Human interest di perjalanan

Namun dunia akademis tak pernah kehabisan para idealis yang haus akan hasrat petualangan yang liar dan intuitif, walau semakin hari jumlah mereka semakin sedikit. Di tengah berbagai kemewahan dan kemudahan yang disediakan untuk “bertualang”, akan selalu ada alternatif yang penuh kepolosan dan keriangan. Berbagai kemewahan bertualang hanya akan menyilapkan aura keindahan petualangan itu sendiri. Dan hikmah yang paling awal terhapus adalah human interest selama perjalanan, sebuah inti penjelajahan yang membuatnya menjadi berharga. Sebuah tempat tidak penting, demikian tulis Goenawan Mohammad, namun penjelajahanlah yang membuatnya berharga.
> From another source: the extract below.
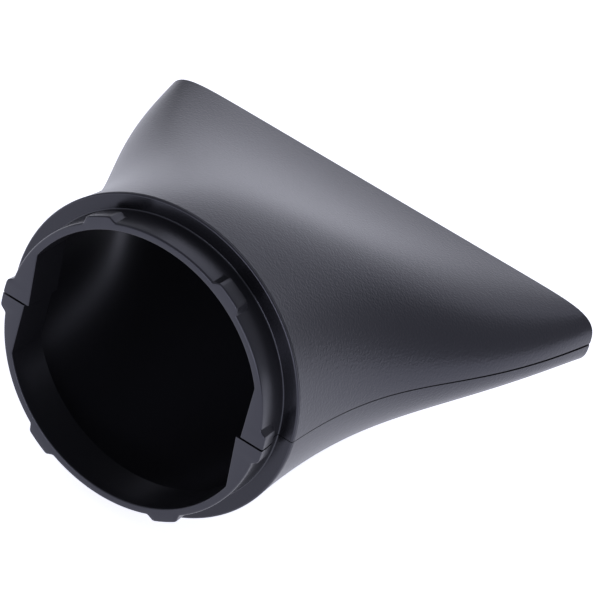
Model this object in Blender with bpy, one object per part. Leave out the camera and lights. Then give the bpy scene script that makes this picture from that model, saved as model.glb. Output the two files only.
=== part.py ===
"""Air concentrator nozzle for a hand hair dryer, moulded in two matching half shells.

The nozzle's axis is +Y, from the dryer towards the outlet, and +Z is the normal of the
parting plane. The origin is on the axis, at the front face of the flange. The lower half is
the same moulding as the upper one, turned half a turn about the axis.
Sizes are in millimetres and are scaled to metres when a mesh is made.
"""
import math

import bmesh
import bpy
import numpy as np
from mathutils import Matrix

MM = 0.001

# Collar: the short spigot that pushes into the dryer, with its flange.
SPIGOT_RADIUS = 24.0
SPIGOT_LENGTH = 5.7
BORE_RADIUS = 22.7
COLLAR_DEPTH = 2.0          # how far the round bore runs on behind the flange's face
FLANGE_RADIUS = 26.7
RIM_CHAMFER = 0.35
BORE_CHAMFER = 0.25
FLANGE_CHAMFER = 0.35

# Shell: from the round flange to the wide, flat outlet.
SHELL_LENGTH = 63.1
OUTLET_HALF_WIDTH = 42.4
OUTLET_HALF_HEIGHT = 5.15
OUTLET_CHAMFER = 0.3
WALL = 1.4

# Each section is x = side * cos(turn) ** p, z = top * sin(turn) ** q. Both powers are 1 at the
# flange, which makes a circle, and they fall to these at the outlet, which squares it.
SIDE_POWER = 0.126
TOP_POWER = 0.678
SQUARING = 1.44             # how late along the shell the powers fall
PINCH = 0.6                 # how far they rise first

# Handles of the two outline curves, as (distance along the axis, distance from the axis).
SIDE_HANDLES = ((31.8, FLANGE_RADIUS), (30.9, 36.8))
TOP_HANDLES = ((27.0, 22.7), (34.2, 12.5), (53.7, 7.4))

# Locking lugs round the spigot, 60 degrees apart.
LUG_SPACING = 60.0
LUG_HALF_ANGLE = 7.2        # half the lug's foot
LUG_TOP_HALF_ANGLE = 5.0
LUG_HEIGHT = 0.95
LUG_SETBACK = 0.1           # from the rim to the lug's front
LUG_BEVEL = 0.25
LUG_LENGTH = 3.2

# Webs inside the collar, beside the parting plane.
WEB_HEIGHT = 9.2
WEB_EDGE_LOW = 20.75        # distance from the axis to the edge of the plain web
WEB_EDGE_HIGH = 20.0        # the same for the web that holds the socket

# Joint between the halves: a lip in a recess along the shell, and a pin in a socket.
GAP = 0.3
LIP_START, LIP_END = 4.0, 60.5
LIP_HEIGHT = 0.8
LIP_THICKNESS = 0.55
LIP_SETBACK = 0.05          # from the wall's inner face to the lip's
PIN_X, PIN_Y = 22.3, -1.6
PIN_RADIUS = 0.7
PIN_LENGTH = 2.2

# Mesh resolution.
QUARTER_STEPS = 16          # points in a quarter of the shell's outline
SHELL_STEPS = 26            # sections along the shell
TURN_SHARE = 0.5            # share of those points spread by angle, the rest by length
ROUND_STEPS = 96            # segments in the collar's full circle

PLASTIC_COLOUR = (0.035, 0.036, 0.042, 1.0)
PLASTIC_ROUGHNESS = 0.5


def curve_radius(start, handles, end, along):
    """Distance from the axis, at a distance along it, on a Bezier curve."""
    t = np.linspace(0.0, 1.0, 401)
    points = (start, *handles, end)
    last = len(points) - 1
    weights = [math.comb(last, k) * (1 - t) ** (last - k) * t ** k for k in range(last + 1)]
    run = sum(w * p[0] for w, p in zip(weights, points))
    radius = sum(w * p[1] for w, p in zip(weights, points))
    return float(np.interp(along, run, radius))


def shell_section(along, inset):
    """Closed outline of the shell, moved inwards by inset: a list of (x, z)."""
    start = (FLANGE_CHAMFER, FLANGE_RADIUS)
    side = curve_radius(start, SIDE_HANDLES, (SHELL_LENGTH, OUTLET_HALF_WIDTH), along) - inset
    top = curve_radius(start, TOP_HANDLES, (SHELL_LENGTH, OUTLET_HALF_HEIGHT), along) - inset
    reach = min(along / SHELL_LENGTH, 1.0)
    rise = 1.0 + PINCH * reach * (1.0 - reach)
    fall = reach ** SQUARING

    turn = np.linspace(0.0, math.pi / 2, 241)
    x = np.append(side * np.cos(turn[:-1]) ** (rise - (1.0 - SIDE_POWER) * fall), 0.0)
    z = top * np.sin(turn) ** (rise - (1.0 - TOP_POWER) * fall)
    run = np.concatenate(([0.0], np.cumsum(np.hypot(np.diff(x), np.diff(z)))))
    share = (1 - TURN_SHARE) * run / run[-1] + TURN_SHARE * turn / turn[-1]
    steps = np.linspace(0.0, 1.0, QUARTER_STEPS + 1)
    quarter = list(zip(np.interp(steps, share, x), np.interp(steps, share, z)))
    half = quarter + [(-x, z) for x, z in reversed(quarter[:-1])]
    return half + [(x, -z) for x, z in reversed(half[1:-1])]


def mesh_object(name, vertices, faces):
    """An object made from points in millimetres."""
    mesh = bpy.data.meshes.new(name)
    mesh.from_pydata([(x * MM, y * MM, z * MM) for x, y, z in vertices], [], faces)
    bm = bmesh.new()
    bm.from_mesh(mesh)
    bmesh.ops.recalc_face_normals(bm, faces=bm.faces)
    bm.to_mesh(mesh)
    bm.free()
    obj = bpy.data.objects.new(name, mesh)
    bpy.context.collection.objects.link(obj)
    return obj


def skin(name, rings):
    """A closed solid through rings of equally many points, capped at both ends."""
    count = len(rings[0])
    faces = [tuple(range(count))]
    for i in range(len(rings) - 1):
        low, high = i * count, (i + 1) * count
        faces += [(low + k, low + (k + 1) % count, high + (k + 1) % count, high + k)
                  for k in range(count)]
    faces.append(tuple(range((len(rings) - 1) * count, len(rings) * count)))
    return mesh_object(name, [p for ring in rings for p in ring], faces)


def shell_solid(name, stations):
    """A solid through shell sections, given as (distance along the axis, inset)."""
    rings = [[(x, along, z) for x, z in shell_section(along, inset)]
             for along, inset in stations]
    return skin(name, rings)


def revolved(name, profile, steps=ROUND_STEPS):
    """A solid of revolution about Y from (distance along the axis, radius) points."""
    rings = []
    for along, radius in profile:
        angles = (2 * math.pi * k / steps for k in range(steps))
        rings.append([(radius * math.cos(a), along, radius * math.sin(a)) for a in angles])
    return skin(name, rings)


def block(name, low, high):
    """A box between two corners."""
    rings = [[(low[0], y, low[2]), (high[0], y, low[2]), (high[0], y, high[2]), (low[0], y, high[2])]
             for y in (low[1], high[1])]
    return skin(name, rings)


def combine(target, tool, operation):
    """Apply an exact boolean with a tool object, then remove the tool."""
    tool.hide_render = True
    tool.display_type = 'WIRE'
    modifier = target.modifiers.new(operation.lower(), 'BOOLEAN')
    modifier.operation = operation
    modifier.solver = 'EXACT'
    modifier.object = tool
    bpy.context.view_layer.objects.active = target
    bpy.ops.object.modifier_apply(modifier=modifier.name)
    bpy.data.objects.remove(tool)


def outer_body():
    """The shell's outer form, solid, with a small chamfer at the flange and the outlet."""
    along = np.linspace(FLANGE_CHAMFER, SHELL_LENGTH - OUTLET_CHAMFER, SHELL_STEPS)
    stations = [(0.0, FLANGE_CHAMFER), *((y, 0.0) for y in along), (SHELL_LENGTH, OUTLET_CHAMFER)]
    return shell_solid("outer_body", stations)


def spigot():
    """The solid spigot, sunk into the flange."""
    return revolved("spigot", [(-SPIGOT_LENGTH, SPIGOT_RADIUS - RIM_CHAMFER),
                               (-SPIGOT_LENGTH + RIM_CHAMFER, SPIGOT_RADIUS),
                               (COLLAR_DEPTH / 2, SPIGOT_RADIUS)])


def lug(angle):
    """One locking lug: bevelled in front, square behind, with sloped ends."""
    front = LUG_SETBACK - SPIGOT_LENGTH
    foot = SPIGOT_RADIUS - 0.6
    rings = []
    for offset, height in ((-LUG_HALF_ANGLE, 0.0), (-LUG_TOP_HALF_ANGLE, 1.0), (0.0, 1.0),
                           (LUG_TOP_HALF_ANGLE, 1.0), (LUG_HALF_ANGLE, 0.0)):
        turn = math.radians(angle + offset)
        top = SPIGOT_RADIUS - 0.1 + (LUG_HEIGHT + 0.1) * height
        shoulder = SPIGOT_RADIUS - 0.2 + (LUG_HEIGHT + 0.2 - LUG_BEVEL) * height
        profile = ((front, foot), (front, shoulder), (front + LUG_BEVEL, top),
                   (front + LUG_LENGTH, top), (front + LUG_LENGTH, foot))
        rings.append([(r * math.cos(turn), y, r * math.sin(turn)) for y, r in profile])
    return skin("lug", rings)


def collar_bore():
    """The round bore, flattened at both sides by the webs beside the parting plane."""
    web_angle = math.asin(WEB_HEIGHT / BORE_RADIUS)
    steps = ROUND_STEPS // 2
    outline = [(WEB_EDGE_LOW, -GAP)]
    for k in range(steps + 1):
        turn = web_angle + (math.pi - 2 * web_angle) * k / steps
        outline.append((BORE_RADIUS * math.cos(turn), BORE_RADIUS * math.sin(turn)))
    outline.append((-WEB_EDGE_HIGH, -GAP))
    ends = (-SPIGOT_LENGTH - 1.0, COLLAR_DEPTH + 0.5)
    return skin("collar_bore", [[(x, y, z) for x, z in outline] for y in ends])


def rim_edge():
    """The cone that breaks the bore's front edge."""
    front = -SPIGOT_LENGTH
    return revolved("rim_edge", [(front - 1.0, BORE_RADIUS + BORE_CHAMFER + 1.0),
                                 (front + BORE_CHAMFER + 1.0, BORE_RADIUS - 1.0)])


def duct_space():
    """The space inside the shell, open at the outlet."""
    along = np.linspace(COLLAR_DEPTH, SHELL_LENGTH, SHELL_STEPS)
    return shell_solid("duct_space", [*((y, WALL) for y in along), (SHELL_LENGTH + 2.0, WALL)])


def wall_band(name, insets, side, bottom, top, start, end):
    """A layer of one side wall, between two insets and two heights."""
    along = np.linspace(start, end, SHELL_STEPS)
    band = shell_solid(name, [(y, insets[0]) for y in along])
    hollow = [(y, insets[1]) for y in (start - 1.0, *along, end + 1.0)]
    combine(band, shell_solid("hollow", hollow), 'DIFFERENCE')
    reach = OUTLET_HALF_WIDTH + 5.0
    low_x, high_x = (0.0, reach) if side > 0 else (-reach, 0.0)
    window = block("window", (low_x, start - 5.0, bottom), (high_x, end + 5.0, top))
    combine(band, window, 'INTERSECT')
    return band


def joint_pin(radius, bottom, top, side):
    """A round pin along Z in one of the webs."""
    rings = []
    for z in (bottom, top):
        angles = (2 * math.pi * k / 24 for k in range(24))
        rings.append([(side * PIN_X + radius * math.cos(a), PIN_Y + radius * math.sin(a), z)
                      for a in angles])
    return skin("joint_pin", rings)


def half_shell(name):
    """The upper moulding: shell, flange, spigot, lugs, webs and the joint's details."""
    half = outer_body()
    combine(half, spigot(), 'UNION')
    for k in range(4):
        combine(half, lug(k * LUG_SPACING), 'UNION')
    combine(half, collar_bore(), 'DIFFERENCE')
    combine(half, rim_edge(), 'DIFFERENCE')
    combine(half, duct_space(), 'DIFFERENCE')

    reach = 100.0
    below = block("below", (-reach, -reach, -reach), (reach, reach, GAP / 2))
    combine(half, below, 'DIFFERENCE')
    lip_insets = (WALL - LIP_THICKNESS, WALL - LIP_SETBACK)
    lip = wall_band("lip", lip_insets, 1, -LIP_HEIGHT, 2.0, LIP_START, LIP_END)
    combine(half, lip, 'UNION')
    recess_insets = (WALL - LIP_THICKNESS - GAP, WALL + 1.0)
    recess = wall_band("recess", recess_insets, -1, -1.0, LIP_HEIGHT + GAP,
                       LIP_START - GAP, LIP_END + GAP)
    combine(half, recess, 'DIFFERENCE')
    combine(half, joint_pin(PIN_RADIUS, -PIN_LENGTH, 2.0, 1), 'UNION')
    combine(half, joint_pin(PIN_RADIUS + GAP, -1.0, PIN_LENGTH + GAP, -1), 'DIFFERENCE')

    half.name = half.data.name = name
    half.data.shade_smooth()
    half.data.set_sharp_from_angle(angle=math.radians(30.0))
    return half


def plastic(name):
    """Charcoal moulded plastic."""
    material = bpy.data.materials.new(name)
    material.use_nodes = True
    shader = material.node_tree.nodes["Principled BSDF"]
    shader.inputs["Base Color"].default_value = PLASTIC_COLOUR
    shader.inputs["Roughness"].default_value = PLASTIC_ROUGHNESS
    shader.inputs["Metallic"].default_value = 0.0
    return material


def main():
    for obj in list(bpy.data.objects):
        bpy.data.objects.remove(obj)

    upper = half_shell("upper_half_shell")
    upper.data.materials.append(plastic("upper_plastic"))

    lower = upper.copy()
    lower.data = upper.data.copy()
    lower.name = lower.data.name = "lower_half_shell"
    lower.data.transform(Matrix.Rotation(math.pi, 4, 'Y'))
    lower.data.materials.clear()
    lower.data.materials.append(plastic("lower_plastic"))
    bpy.context.collection.objects.link(lower)


main()
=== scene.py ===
"""The finished look of an air concentrator nozzle: two matching half shells on a pale floor.

The nozzle's axis is +Y, from the collar at the dryer's end to the flat outlet, and the two
mouldings meet on the plane z = 0. Each is one closed surface. It is a grid whose rows follow
the wall all the way round, from the outlet in along the duct, over the spigot's rim, back
along the spigot and out along the shell, and whose columns run across from one parting edge
to the other.
"""

import math

import bpy
import numpy as np
from bpy.props import FloatProperty, FloatVectorProperty, IntProperty, PointerProperty
from mathutils import Matrix, Vector


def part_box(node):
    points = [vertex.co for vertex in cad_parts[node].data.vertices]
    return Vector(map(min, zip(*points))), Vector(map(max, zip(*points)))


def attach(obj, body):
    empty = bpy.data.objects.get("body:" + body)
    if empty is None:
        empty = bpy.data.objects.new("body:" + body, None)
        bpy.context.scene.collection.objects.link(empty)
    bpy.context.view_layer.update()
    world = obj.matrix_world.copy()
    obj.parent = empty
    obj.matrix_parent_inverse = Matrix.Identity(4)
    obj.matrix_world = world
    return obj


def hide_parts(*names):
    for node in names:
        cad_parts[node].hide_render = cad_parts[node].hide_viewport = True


bl_info = {
    "name": "Concentrator Nozzle",
    "version": (1, 0, 0),
    "blender": (4, 5, 0),
    "location": "View3D > Sidebar > Nozzle",
    "description": "Builds a two-piece air concentrator nozzle around its engineering model",
    "category": "Add Mesh",
}

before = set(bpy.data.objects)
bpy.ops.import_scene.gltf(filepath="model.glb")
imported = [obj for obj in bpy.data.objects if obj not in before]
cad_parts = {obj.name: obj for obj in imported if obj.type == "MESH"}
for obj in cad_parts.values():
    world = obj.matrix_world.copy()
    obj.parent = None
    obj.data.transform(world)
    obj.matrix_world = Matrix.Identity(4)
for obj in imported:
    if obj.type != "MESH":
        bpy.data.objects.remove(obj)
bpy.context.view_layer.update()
UPPER_NODE = "upper_half_shell"
LOWER_NODE = "lower_half_shell"
UPPER_LOW, UPPER_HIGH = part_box(UPPER_NODE)
LOWER_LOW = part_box(LOWER_NODE)[0]

# Material slots of each half shell.
GRAINED, SATIN, FLANGE = range(3)

# How finely curves are worked out before the rows and columns are laid along them.
CURVE_STEPS = 801
SECTION_STEPS = 961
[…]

Maka ketika tim pada akhirnya bisa keluar dari Ujung Kulon saya rasa bukan badai tropis Samudera Hindia yang telah mendewasakan mereka. Namun keindahan petualangannya terletak pada human interest dan konflik-konflik yang berhasil diatasi dengan kebersamaan. Bagi para petualang yang masih kikuk itu, sungguh bukan hal yang nyaman untuk memilih keputusan pada saat tak tahu arah, terjebak di muara, dan logistik habis dimana semuanya terjadi di tengah badai yang menggila.

Banyak tempat yang lebih ekstrim daripada Ujung Kulon pernah saya lalui dengan tim. Hujan yang terus mengguyur selama berhari-hari sangat memberatkan pendakian di Pegunungan Latimojong. Bahkan angin yang bergemuruh di pagi buta menerbangkan pasir-pasir tajam pada lereng pendakian menuju puncak Mahameru. Toh saat itu tak ada kekhawatiran karena saya lalui bersama the dream team yang telah berpengalaman dan saling dapat diandalkan .

Namun keelokkan hamparan pasir putih Ujung Kulon selalu memberi respek tersendiri dan terkadang membuat nyali berdesir. Bentangan alamnya bagaikan begawan yang mengasuh murid-muridnya dengan arif, ia tahu kapan bersikap tegas dan kapan pula bersikap penuh kelembutan. Hanya kepada insan yang paling dicintainya ia mengajari mereka dengan keras agar mendapat hikmah yang tak akan lekang.